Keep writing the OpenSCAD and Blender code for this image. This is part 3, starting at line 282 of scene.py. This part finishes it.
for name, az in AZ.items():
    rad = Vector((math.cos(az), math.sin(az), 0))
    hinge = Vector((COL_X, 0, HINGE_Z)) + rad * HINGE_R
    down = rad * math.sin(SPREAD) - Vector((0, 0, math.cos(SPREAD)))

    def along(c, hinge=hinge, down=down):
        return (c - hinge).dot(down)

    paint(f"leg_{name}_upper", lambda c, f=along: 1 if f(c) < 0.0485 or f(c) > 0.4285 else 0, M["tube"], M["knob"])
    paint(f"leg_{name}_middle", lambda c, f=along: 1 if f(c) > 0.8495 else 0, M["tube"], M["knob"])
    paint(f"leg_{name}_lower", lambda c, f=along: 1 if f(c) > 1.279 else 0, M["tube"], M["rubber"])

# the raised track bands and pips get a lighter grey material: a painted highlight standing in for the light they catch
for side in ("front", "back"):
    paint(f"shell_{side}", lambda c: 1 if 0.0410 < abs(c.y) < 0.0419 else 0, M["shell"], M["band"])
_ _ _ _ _
Everything from the first line above through the line that contains "return (c - hinge).dot(down)" should be duplicated exactly, please, and nothing beyond it.

THE RESPONSE:
Keep writing the OpenSCAD and Blender code for this image. This is part 3, starting at line 282 of scene.py. This part finishes it.
for name, az in AZ.items():
    rad = Vector((math.cos(az), math.sin(az), 0))
    hinge = Vector((COL_X, 0, HINGE_Z)) + rad * HINGE_R
    down = rad * math.sin(SPREAD) - Vector((0, 0, math.cos(SPREAD)))

    def along(c, hinge=hinge, down=down):
        return (c - hinge).dot(down)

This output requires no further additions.